- _Modeling code records_:
--------------------------------------------------

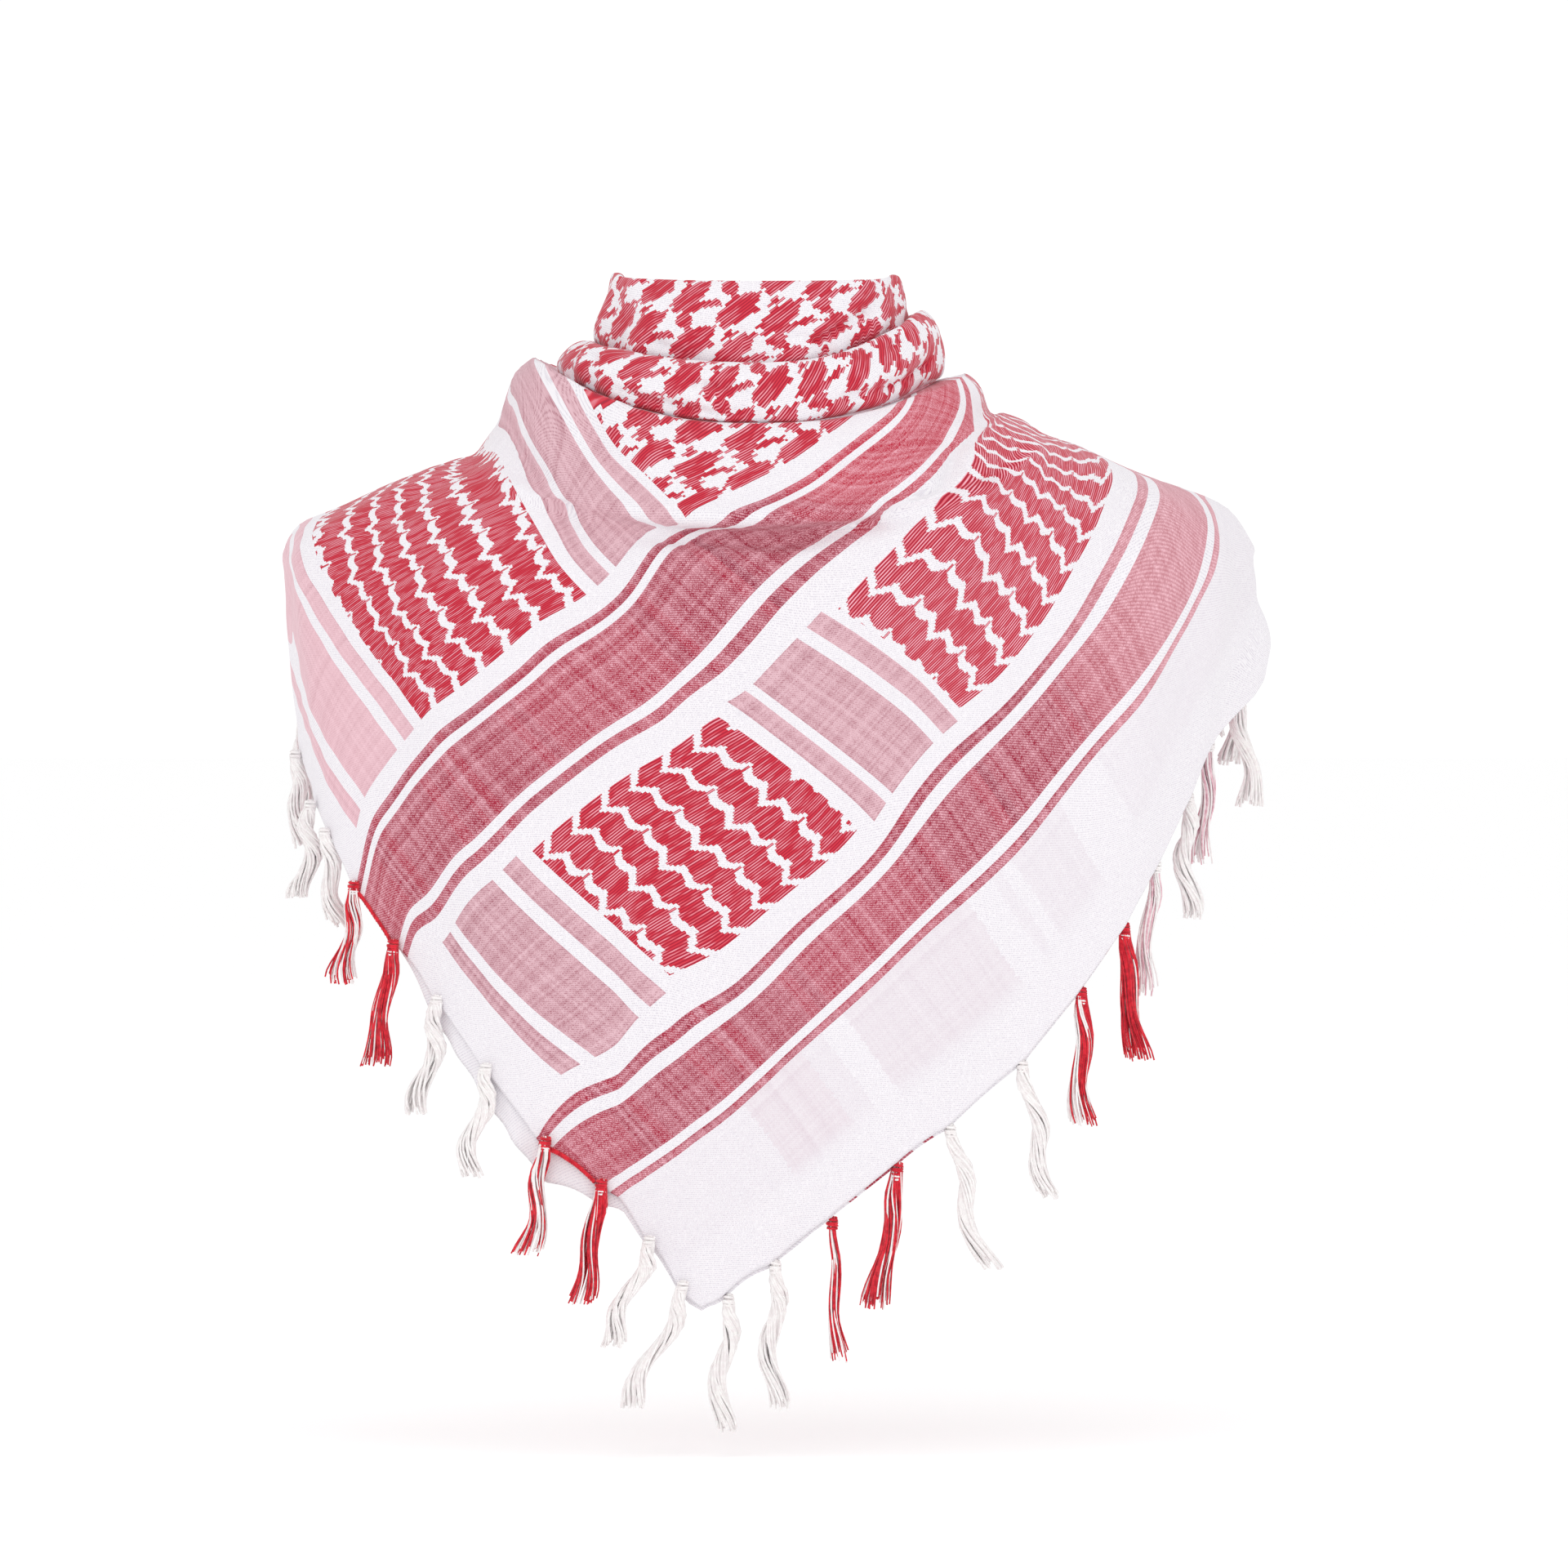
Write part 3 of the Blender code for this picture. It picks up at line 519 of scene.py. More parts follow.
# %% A socket that can be added, multiplied and compared
class Thread:
    """One output of a material's nodes, used like a number in sums."""

    def __init__(self, tree, out):
        self.tree, self.out = tree, out

    def node(self, kind, settings=(), inputs=(), output=0):
        made = self.tree.nodes.new(kind)
        for name, value in dict(settings).items():
            setattr(made, name, value)
        for key, value in dict(inputs).items():
            if isinstance(value, Thread):
                self.tree.links.new(value.out, made.inputs[key])
            else:
                made.inputs[key].default_value = value
        return Thread(self.tree, made.outputs[output])

    def math(self, operation, *values, clamp=False):
        settings = {"operation": operation, "use_clamp": clamp}
        return self.node("ShaderNodeMath", settings, enumerate(values))

    def __add__(self, other): return self.math("ADD", self, other)
    def __radd__(self, other): return self.math("ADD", other, self)
    def __sub__(self, other): return self.math("SUBTRACT", self, other)
    def __rsub__(self, other): return self.math("SUBTRACT", other, self)
    def __mul__(self, other): return self.math("MULTIPLY", self, other)
    def __truediv__(self, other): return self.math("DIVIDE", self, other)
    def __abs__(self): return self.math("ABSOLUTE", self)
    def __lt__(self, other): return self.math("LESS_THAN", self, other)
    def __gt__(self, other): return self.math("GREATER_THAN", self, other)

    def within(self, low, high):
        return self.math("COMPARE", self, (low + high) / 2, (high - low) / 2)

    def wave(self, length):
        """A cosine that repeats after a length."""
        return self.math("COSINE", self * (2 * math.pi / length))

    def eased(self, start, end):
        """Smoothly from nought at start to one at end."""
        return self.node("ShaderNodeMapRange", {"interpolation_type": "SMOOTHSTEP"},
                         {0: self, 1: start, 2: end})

    def ramp(self, stops):
        made = self.node("ShaderNodeValToRGB", inputs={0: self})
        made.out.node.color_ramp.interpolation = "CARDINAL"
        points = made.out.node.color_ramp.elements
        while len(points) < len(stops):
            points.new(0.5)
        for point, (place, grey) in zip(points, stops):
            point.position, point.color = place, (grey, grey, grey, 1)
        return made.node("ShaderNodeSeparateColor", inputs={0: made})

    def mix(self, first, second):
        """First colour where this is nought, second where it is one."""
        colours = {6: first, 7: second}
        return self.node("ShaderNodeMix", {"data_type": "RGBA"}, {0: self, **colours}, 2)


def linear(*rgb):
    """The colour that a screen shows with these three values of 255, as light."""
    parts = [c / 255 for c in rgb]
    return (*[c / 12.92 if c < 0.04045 else ((c + 0.055) / 1.055) ** 2.4 for c in parts], 1.0)


def new_material(name, roughness, sheen):
    made = bpy.data.materials.new(name)
    made.use_nodes = True
    shader = made.node_tree.nodes["Principled BSDF"]
    shader.inputs["Roughness"].default_value = roughness
    shader.inputs["Sheen Weight"].default_value = sheen
    shader.inputs["Sheen Roughness"].default_value = 0.5
    shader.inputs["Specular IOR Level"].default_value = 0.2
    return made, shader


print("a pale red as light:", np.round(linear(210, 172, 181), 3))

# %% [markdown]
# ## The woven pattern
# Red weft and white warp cross in stripes. Where red floats lie over the white the cloth is
# full red, as in the waves and stars; where they only tick over and under, it looks pink.
# Distances are in centimetres on the flat square, measured across the photograph. The square
# is the same from both ends, so each place is folded about its middle, 55 cm in.

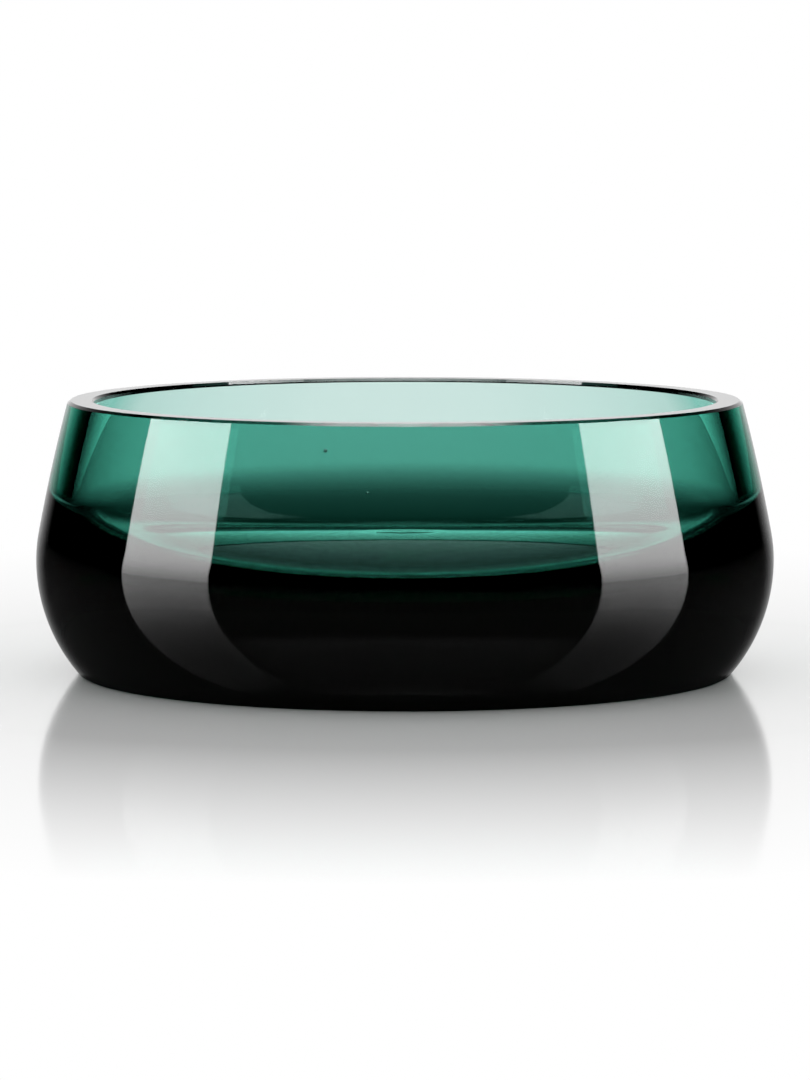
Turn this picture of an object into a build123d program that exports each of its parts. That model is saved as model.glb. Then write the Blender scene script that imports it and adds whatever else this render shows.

--------------------------------------------------

- _TASK REQUIREMENTS_:
Set down exactly the lines that begin the records and continue through the line bearing "return Thread(self.tree, made.outputs[output])"; include both ends.

- _RESPONSE FOR THIS EXERCISE_:
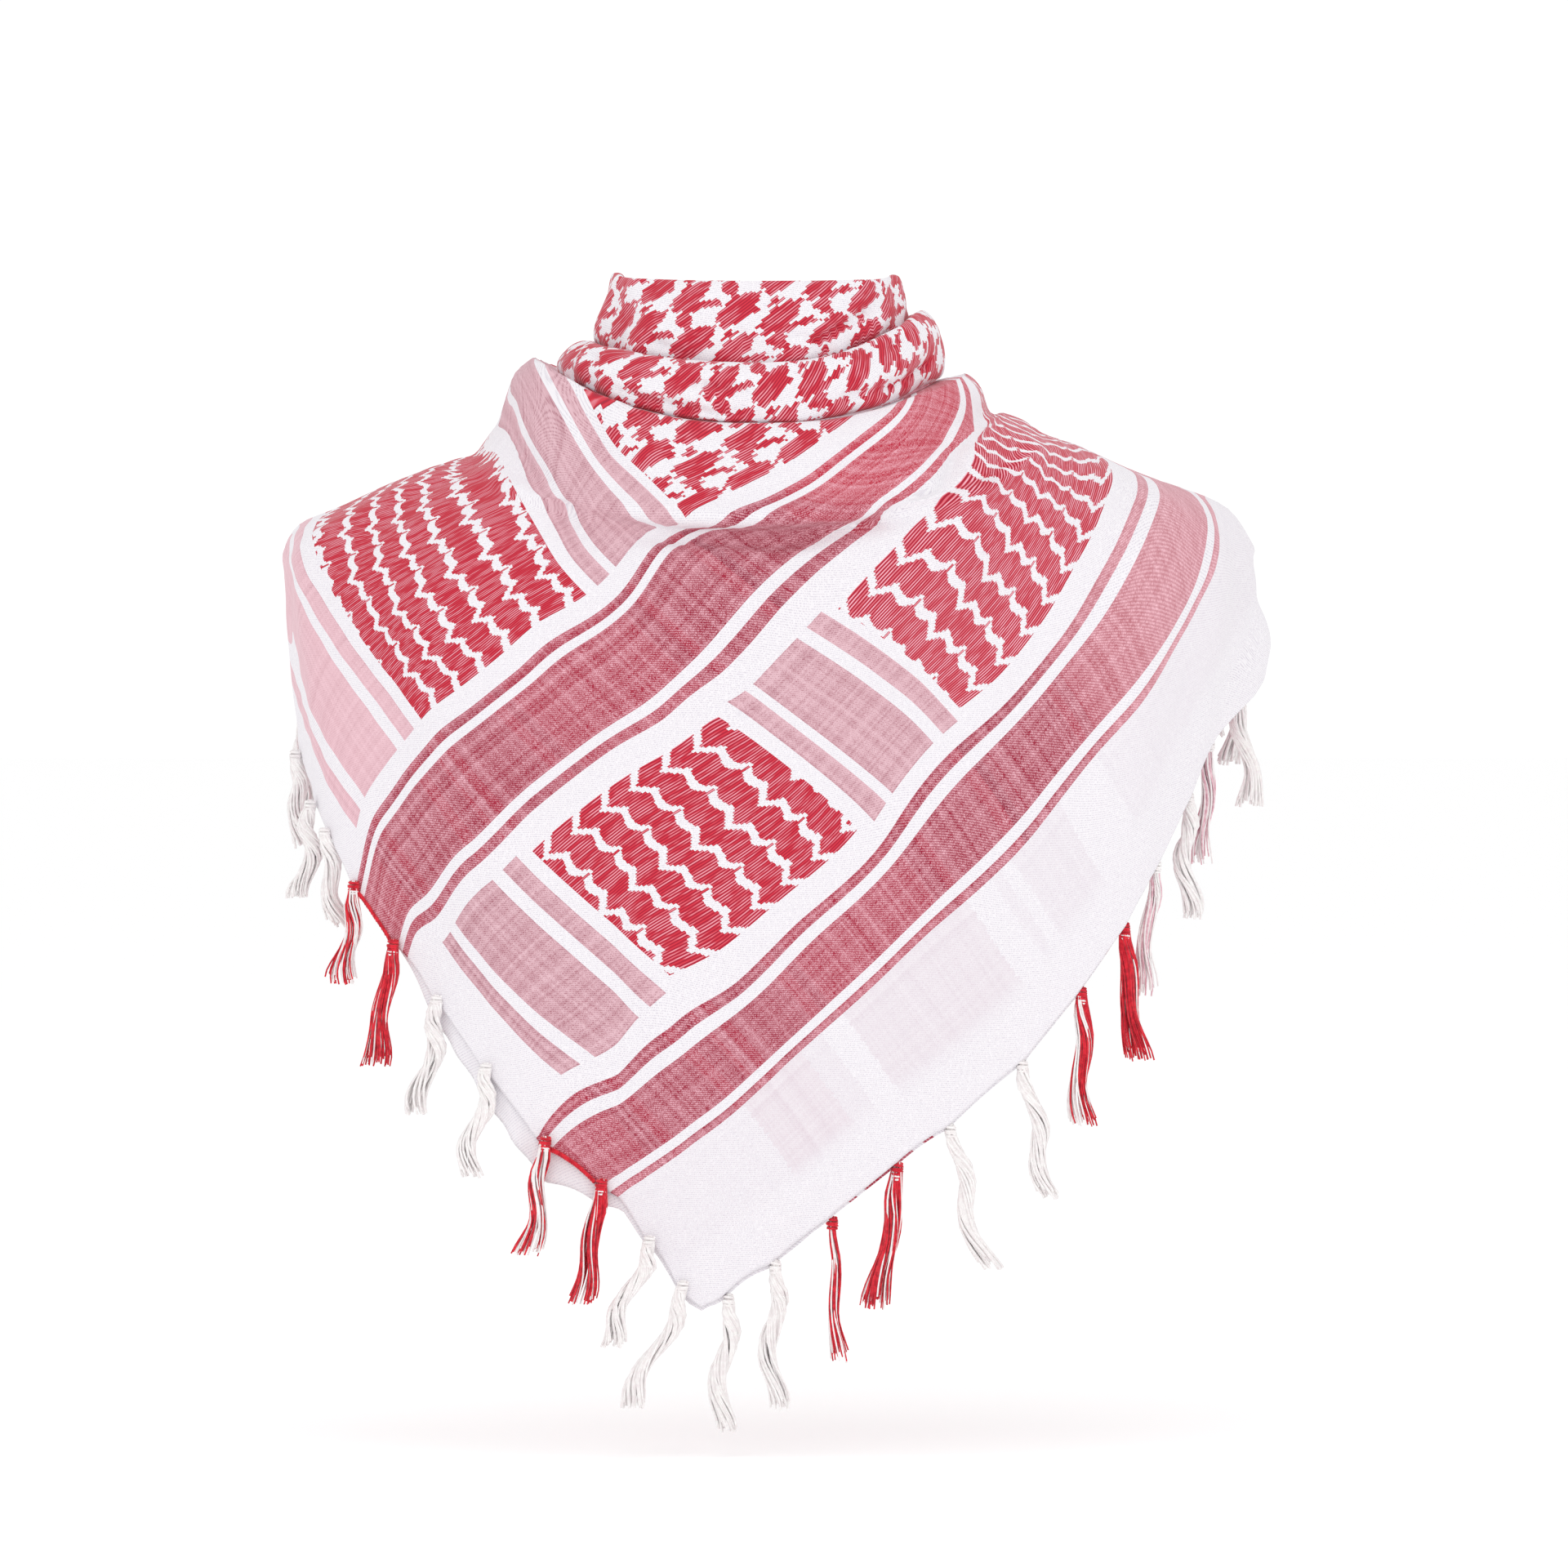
Write part 3 of the Blender code for this picture. It picks up at line 519 of scene.py. More parts follow.
# %% A socket that can be added, multiplied and compared
class Thread:
    """One output of a material's nodes, used like a number in sums."""

    def __init__(self, tree, out):
        self.tree, self.out = tree, out

    def node(self, kind, settings=(), inputs=(), output=0):
        made = self.tree.nodes.new(kind)
        for name, value in dict(settings).items():
            setattr(made, name, value)
        for key, value in dict(inputs).items():
            if isinstance(value, Thread):
                self.tree.links.new(value.out, made.inputs[key])
            else:
                made.inputs[key].default_value = value
        return Thread(self.tree, made.outputs[output])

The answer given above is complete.